_Material shown_.
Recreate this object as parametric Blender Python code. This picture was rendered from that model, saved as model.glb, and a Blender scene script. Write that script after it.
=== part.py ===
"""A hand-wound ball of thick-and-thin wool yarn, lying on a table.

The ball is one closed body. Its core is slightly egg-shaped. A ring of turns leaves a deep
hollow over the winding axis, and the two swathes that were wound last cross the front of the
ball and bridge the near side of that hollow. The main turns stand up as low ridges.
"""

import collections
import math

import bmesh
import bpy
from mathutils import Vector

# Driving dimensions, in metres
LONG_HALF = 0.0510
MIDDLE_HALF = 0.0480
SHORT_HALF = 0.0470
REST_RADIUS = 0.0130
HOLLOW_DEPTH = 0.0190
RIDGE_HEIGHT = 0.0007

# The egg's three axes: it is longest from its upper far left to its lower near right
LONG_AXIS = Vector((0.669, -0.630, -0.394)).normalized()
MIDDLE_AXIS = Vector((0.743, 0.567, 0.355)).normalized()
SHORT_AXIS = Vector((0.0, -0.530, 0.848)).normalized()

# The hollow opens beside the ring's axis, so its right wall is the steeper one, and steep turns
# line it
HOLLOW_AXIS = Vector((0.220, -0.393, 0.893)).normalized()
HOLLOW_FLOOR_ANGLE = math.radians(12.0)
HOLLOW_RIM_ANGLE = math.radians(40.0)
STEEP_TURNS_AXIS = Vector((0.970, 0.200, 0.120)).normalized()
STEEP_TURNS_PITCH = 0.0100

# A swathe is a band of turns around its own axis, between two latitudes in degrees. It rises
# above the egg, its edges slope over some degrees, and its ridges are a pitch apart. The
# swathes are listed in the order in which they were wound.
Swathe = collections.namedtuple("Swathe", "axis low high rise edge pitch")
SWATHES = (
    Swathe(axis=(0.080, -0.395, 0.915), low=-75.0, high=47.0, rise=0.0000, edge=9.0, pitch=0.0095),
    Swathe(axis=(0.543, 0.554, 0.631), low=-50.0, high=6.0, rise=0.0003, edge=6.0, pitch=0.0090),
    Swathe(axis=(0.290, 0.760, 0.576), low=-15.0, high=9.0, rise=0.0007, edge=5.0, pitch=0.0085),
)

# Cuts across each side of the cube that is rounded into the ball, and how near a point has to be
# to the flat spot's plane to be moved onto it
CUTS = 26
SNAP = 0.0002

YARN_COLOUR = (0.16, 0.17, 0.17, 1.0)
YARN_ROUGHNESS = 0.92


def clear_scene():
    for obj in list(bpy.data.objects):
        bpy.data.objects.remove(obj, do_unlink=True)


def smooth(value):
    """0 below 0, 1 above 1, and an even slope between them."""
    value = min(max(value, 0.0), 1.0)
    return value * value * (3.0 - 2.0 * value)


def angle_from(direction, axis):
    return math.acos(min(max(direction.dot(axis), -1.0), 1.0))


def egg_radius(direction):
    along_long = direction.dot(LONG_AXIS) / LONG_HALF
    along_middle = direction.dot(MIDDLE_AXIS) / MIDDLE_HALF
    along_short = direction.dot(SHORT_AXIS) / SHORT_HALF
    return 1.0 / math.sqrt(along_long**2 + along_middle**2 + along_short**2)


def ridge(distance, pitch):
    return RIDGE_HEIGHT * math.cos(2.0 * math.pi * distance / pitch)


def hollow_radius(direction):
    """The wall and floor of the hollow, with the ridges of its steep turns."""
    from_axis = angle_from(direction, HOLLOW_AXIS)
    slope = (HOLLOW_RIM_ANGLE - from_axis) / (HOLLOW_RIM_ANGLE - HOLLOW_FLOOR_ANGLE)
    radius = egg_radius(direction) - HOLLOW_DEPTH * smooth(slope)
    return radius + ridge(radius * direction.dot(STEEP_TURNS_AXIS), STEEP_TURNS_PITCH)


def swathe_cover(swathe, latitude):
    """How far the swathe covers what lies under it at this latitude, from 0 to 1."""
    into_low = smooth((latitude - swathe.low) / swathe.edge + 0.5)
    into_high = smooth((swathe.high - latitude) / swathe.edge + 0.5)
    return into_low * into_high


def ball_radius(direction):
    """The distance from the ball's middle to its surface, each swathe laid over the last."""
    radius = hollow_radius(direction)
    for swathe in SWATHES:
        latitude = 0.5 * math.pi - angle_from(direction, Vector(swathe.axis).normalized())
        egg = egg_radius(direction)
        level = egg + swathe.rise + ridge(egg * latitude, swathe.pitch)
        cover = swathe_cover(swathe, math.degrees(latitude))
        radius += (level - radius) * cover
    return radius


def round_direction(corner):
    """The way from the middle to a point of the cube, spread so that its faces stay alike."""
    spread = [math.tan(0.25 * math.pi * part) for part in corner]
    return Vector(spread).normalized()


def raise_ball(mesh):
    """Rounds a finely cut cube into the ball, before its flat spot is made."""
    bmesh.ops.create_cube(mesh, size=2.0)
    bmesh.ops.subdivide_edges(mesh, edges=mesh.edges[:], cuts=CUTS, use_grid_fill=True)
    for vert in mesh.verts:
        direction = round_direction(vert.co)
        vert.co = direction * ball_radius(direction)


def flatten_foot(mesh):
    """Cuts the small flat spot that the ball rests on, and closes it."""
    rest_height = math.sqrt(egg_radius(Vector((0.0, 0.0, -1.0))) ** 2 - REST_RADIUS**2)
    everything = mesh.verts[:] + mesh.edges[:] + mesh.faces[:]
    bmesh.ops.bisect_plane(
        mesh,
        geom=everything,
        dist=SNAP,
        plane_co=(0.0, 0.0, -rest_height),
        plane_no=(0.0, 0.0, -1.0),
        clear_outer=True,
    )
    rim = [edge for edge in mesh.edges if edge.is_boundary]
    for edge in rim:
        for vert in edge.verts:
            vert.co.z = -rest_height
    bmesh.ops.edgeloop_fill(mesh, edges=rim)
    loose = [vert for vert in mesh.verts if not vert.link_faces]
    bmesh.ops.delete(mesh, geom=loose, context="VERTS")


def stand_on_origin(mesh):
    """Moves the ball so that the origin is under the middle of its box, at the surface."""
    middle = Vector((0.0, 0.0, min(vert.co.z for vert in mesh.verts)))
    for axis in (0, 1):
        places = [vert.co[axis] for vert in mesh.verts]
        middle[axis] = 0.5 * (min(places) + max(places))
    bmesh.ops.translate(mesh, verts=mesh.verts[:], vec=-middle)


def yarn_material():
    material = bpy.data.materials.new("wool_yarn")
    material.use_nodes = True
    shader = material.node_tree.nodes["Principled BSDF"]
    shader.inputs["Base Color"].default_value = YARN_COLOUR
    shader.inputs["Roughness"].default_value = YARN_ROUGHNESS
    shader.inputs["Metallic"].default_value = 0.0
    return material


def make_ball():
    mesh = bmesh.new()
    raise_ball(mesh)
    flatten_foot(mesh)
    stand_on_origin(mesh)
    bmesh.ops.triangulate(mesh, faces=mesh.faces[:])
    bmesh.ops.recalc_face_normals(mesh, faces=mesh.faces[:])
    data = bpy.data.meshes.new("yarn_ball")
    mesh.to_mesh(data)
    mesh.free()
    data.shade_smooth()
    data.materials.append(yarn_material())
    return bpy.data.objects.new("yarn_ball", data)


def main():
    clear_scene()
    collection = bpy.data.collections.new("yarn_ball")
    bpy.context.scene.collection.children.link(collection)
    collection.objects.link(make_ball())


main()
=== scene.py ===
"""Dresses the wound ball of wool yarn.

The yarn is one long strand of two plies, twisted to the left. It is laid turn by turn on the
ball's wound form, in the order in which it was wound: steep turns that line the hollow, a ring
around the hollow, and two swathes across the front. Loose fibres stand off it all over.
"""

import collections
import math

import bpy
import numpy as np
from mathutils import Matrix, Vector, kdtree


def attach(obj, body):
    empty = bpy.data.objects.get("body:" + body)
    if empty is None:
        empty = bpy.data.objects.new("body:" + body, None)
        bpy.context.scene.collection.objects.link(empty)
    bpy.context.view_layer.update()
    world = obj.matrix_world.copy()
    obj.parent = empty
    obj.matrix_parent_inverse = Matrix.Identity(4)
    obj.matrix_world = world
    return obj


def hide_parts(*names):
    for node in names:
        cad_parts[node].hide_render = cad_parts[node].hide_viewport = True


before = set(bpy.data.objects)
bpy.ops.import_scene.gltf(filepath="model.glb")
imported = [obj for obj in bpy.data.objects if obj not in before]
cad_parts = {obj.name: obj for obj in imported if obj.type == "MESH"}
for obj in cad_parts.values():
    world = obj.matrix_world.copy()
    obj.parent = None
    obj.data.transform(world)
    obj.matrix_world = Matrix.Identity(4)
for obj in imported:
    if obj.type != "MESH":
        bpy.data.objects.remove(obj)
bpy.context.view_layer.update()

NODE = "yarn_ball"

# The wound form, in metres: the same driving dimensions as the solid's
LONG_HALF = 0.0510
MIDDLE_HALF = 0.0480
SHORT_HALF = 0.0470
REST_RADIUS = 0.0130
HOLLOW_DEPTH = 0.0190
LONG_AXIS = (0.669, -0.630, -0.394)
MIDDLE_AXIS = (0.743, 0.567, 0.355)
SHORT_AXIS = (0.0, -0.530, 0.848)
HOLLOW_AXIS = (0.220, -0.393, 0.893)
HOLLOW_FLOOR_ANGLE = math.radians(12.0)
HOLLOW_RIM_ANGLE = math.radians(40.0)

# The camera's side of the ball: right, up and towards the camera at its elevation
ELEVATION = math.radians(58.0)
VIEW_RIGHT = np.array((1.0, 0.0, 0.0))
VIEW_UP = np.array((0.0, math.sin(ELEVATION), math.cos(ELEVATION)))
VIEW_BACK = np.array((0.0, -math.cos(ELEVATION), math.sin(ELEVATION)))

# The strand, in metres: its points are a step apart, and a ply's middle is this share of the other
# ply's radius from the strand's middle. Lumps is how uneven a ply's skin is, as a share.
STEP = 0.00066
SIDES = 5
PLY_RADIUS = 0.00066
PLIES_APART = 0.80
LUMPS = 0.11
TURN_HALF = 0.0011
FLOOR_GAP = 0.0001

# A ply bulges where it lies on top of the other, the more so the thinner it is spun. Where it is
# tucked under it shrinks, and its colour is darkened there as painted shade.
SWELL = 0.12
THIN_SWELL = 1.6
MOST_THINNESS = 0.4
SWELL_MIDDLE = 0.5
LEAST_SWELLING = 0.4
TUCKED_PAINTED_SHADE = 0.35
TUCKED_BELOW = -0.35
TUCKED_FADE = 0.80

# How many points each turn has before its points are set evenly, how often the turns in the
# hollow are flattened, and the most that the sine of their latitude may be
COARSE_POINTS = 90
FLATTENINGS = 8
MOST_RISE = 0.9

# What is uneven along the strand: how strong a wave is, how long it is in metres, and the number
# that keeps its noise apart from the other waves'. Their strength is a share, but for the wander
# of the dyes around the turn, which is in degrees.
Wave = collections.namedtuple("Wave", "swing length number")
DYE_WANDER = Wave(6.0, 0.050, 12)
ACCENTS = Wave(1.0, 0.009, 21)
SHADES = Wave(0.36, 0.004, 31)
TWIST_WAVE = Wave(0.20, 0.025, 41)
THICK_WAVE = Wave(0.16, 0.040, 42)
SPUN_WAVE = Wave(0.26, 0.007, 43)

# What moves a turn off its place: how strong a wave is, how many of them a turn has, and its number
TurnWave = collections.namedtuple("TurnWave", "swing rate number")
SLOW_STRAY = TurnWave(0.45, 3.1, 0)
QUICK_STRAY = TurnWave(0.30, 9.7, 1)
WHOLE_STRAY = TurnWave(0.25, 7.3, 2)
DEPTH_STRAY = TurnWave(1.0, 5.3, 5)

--

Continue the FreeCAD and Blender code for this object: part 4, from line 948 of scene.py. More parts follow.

_Exercise description_. Only the lines from the one containing "material.use_nodes = True" to the one containing "obj.data.transform(world)" are to be printed, both ends included, exactly as written.

_Worked answer_.
    material.use_nodes = True
    shader = material.node_tree.nodes["Principled BSDF"]
    shader.inputs["Base Color"].default_value = YARN_COLOUR
    shader.inputs["Roughness"].default_value = YARN_ROUGHNESS
    shader.inputs["Metallic"].default_value = 0.0
    return material


def make_ball():
    mesh = bmesh.new()
    raise_ball(mesh)
    flatten_foot(mesh)
    stand_on_origin(mesh)
    bmesh.ops.triangulate(mesh, faces=mesh.faces[:])
    bmesh.ops.recalc_face_normals(mesh, faces=mesh.faces[:])
    data = bpy.data.meshes.new("yarn_ball")
    mesh.to_mesh(data)
    mesh.free()
    data.shade_smooth()
    data.materials.append(yarn_material())
    return bpy.data.objects.new("yarn_ball", data)


def main():
    clear_scene()
    collection = bpy.data.collections.new("yarn_ball")
    bpy.context.scene.collection.children.link(collection)
    collection.objects.link(make_ball())


main()
=== scene.py ===
"""Dresses the wound ball of wool yarn.

The yarn is one long strand of two plies, twisted to the left. It is laid turn by turn on the
ball's wound form, in the order in which it was wound: steep turns that line the hollow, a ring
around the hollow, and two swathes across the front. Loose fibres stand off it all over.
"""

import collections
import math

import bpy
import numpy as np
from mathutils import Matrix, Vector, kdtree


def attach(obj, body):
    empty = bpy.data.objects.get("body:" + body)
    if empty is None:
        empty = bpy.data.objects.new("body:" + body, None)
        bpy.context.scene.collection.objects.link(empty)
    bpy.context.view_layer.update()
    world = obj.matrix_world.copy()
    obj.parent = empty
    obj.matrix_parent_inverse = Matrix.Identity(4)
    obj.matrix_world = world
    return obj


def hide_parts(*names):
    for node in names:
        cad_parts[node].hide_render = cad_parts[node].hide_viewport = True


before = set(bpy.data.objects)
bpy.ops.import_scene.gltf(filepath="model.glb")
imported = [obj for obj in bpy.data.objects if obj not in before]
cad_parts = {obj.name: obj for obj in imported if obj.type == "MESH"}
for obj in cad_parts.values():
    world = obj.matrix_world.copy()
    obj.parent = None
    obj.data.transform(world)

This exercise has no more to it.